One observer says that a church leader in Kabul has already said that the Taliban is sending letters to house churches warning them: “We know who you are, and we’re coming for you.” Release International is warning that persecution against Christians in Afghanistan under Taliban rule is likely. Leaders like Canada’s Trudeau had promised to rescue thousands of vulnerable Afghans, including religious minorities, but a recent report indicates that the Canadian military has been waiting for a go-ahead from the Prime Minister’s Office for days—but that Trudeau and his team are instead focused on the snap election they called in an attempt to regain their parliamentary majority.

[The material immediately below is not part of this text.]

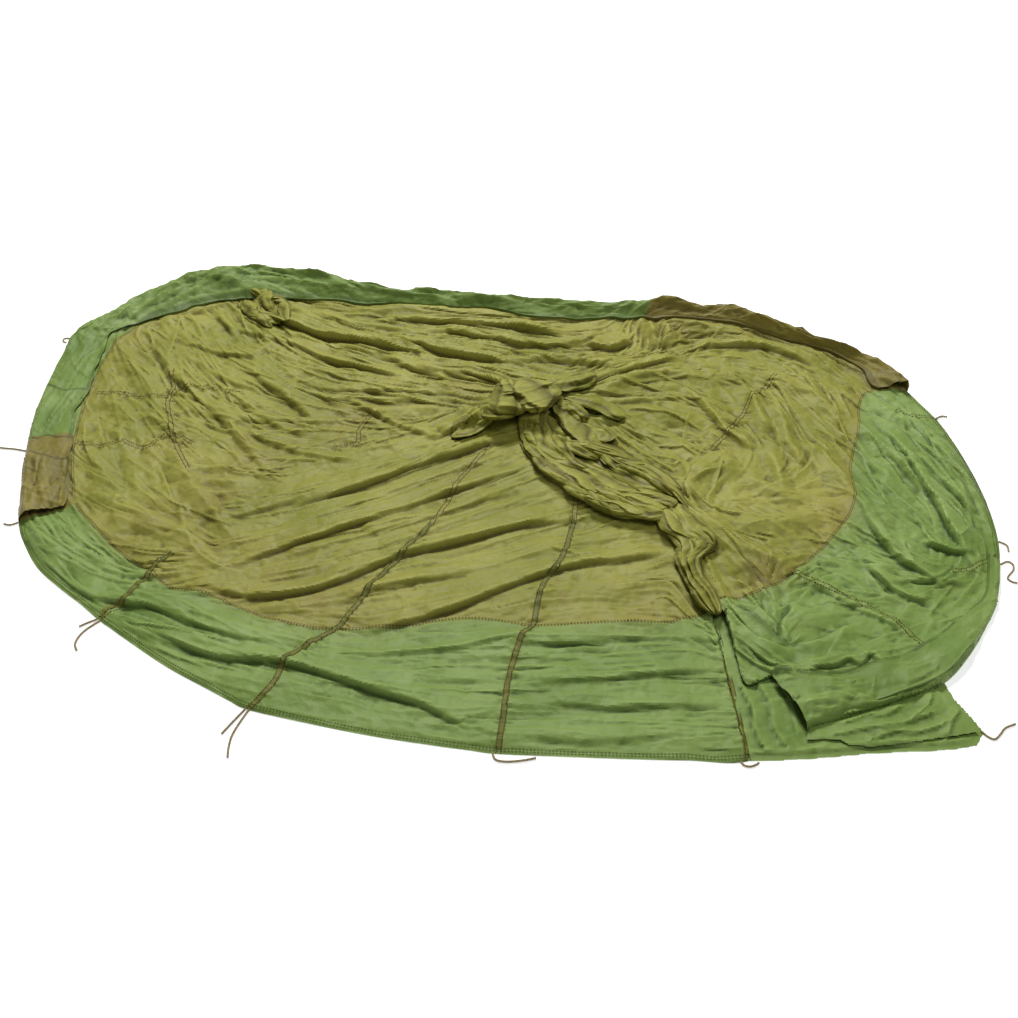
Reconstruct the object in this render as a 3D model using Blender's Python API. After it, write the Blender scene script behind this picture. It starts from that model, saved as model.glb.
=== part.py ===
"""Round parachute canopy, spread out and rumpled on a floor.

Sixteen gores: an olive crown with its apex gathered into a knot, a band of skirt
panels sewn round it, radial seam tapes and the cut ends of the suspension lines.
Metres, +Z up, resting on z = 0.
"""
import math

import bpy
import numpy as np
from mathutils import Vector, bvhtree, geometry

# ---- driving dimensions (metres) -------------------------------------------------
CLOTH = 0.002            # sheet thickness of the solids
SEAM_GAP = 0.00025       # each piece stays this far inside its seam line
CELL = 0.052             # spacing of the plain cloth points
RIDGE_STEP = 0.030       # spacing of the points along a fold
FLAT_BELOW = 0.0035      # cloth lower than this lies flat on the floor
ROW_STEP = 0.050         # spacing of the sections of a turned-over panel
UNDER_FLAP = 0.005       # how high the front flap rides over the panel below it
TAPE_WIDE = 0.013        # radial seam tape
TAPE_THICK = 0.0010
TAPE_CLEAR = 0.0008      # tape above the cloth it is sewn to
CORD = 0.004             # suspension line diameter
CORD_REST = 0.0021       # cord axis above the floor
CENTRE = (-0.048, 0.1437)  # middle of the laid-out canopy in the layout drawing

OLIVE = (0.36, 0.34, 0.12, 1.0)
GREEN = (0.26, 0.37, 0.15, 1.0)
BROWN = (0.33, 0.27, 0.12, 1.0)
TAPE = (0.30, 0.31, 0.15, 1.0)
LINE = (0.42, 0.37, 0.24, 1.0)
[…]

Again, I’m no expert, and so I have no idea if withdrawal was necessary or not. The experts don’t seem to know, either—they promised that it would take the Taliban months to reach the capital. (At The American Conservative, Rod Dreher has been publishing scathing condemnations of the American military elites nonstop.) Most seem to agree that the exit has obviously been catastrophic, regardless of your views on the withdrawal. But watching the videos of Afghans racing for the airport, I thought of a 2013 event I attended with Afghan-American author Khaled Hosseini, author of novels like The Kite Runner and A Thousand Splendid Suns, where he spoke in glowing terms about the future that was being built in Afghanistan and the opportunities now available to his countrymen—and countrywomen. That is all ending, today, as I write this.
Mistakes had been made, Hosseini said, but what had been done there had been worth doing. Today, he is “shocked” and “nauseated” as the Taliban remerges. His novels are filled with tragedy and also hope—a nation emerging from the darkness. It turns out that freedom was only a brief interlude. I wonder if he has any novels left in him.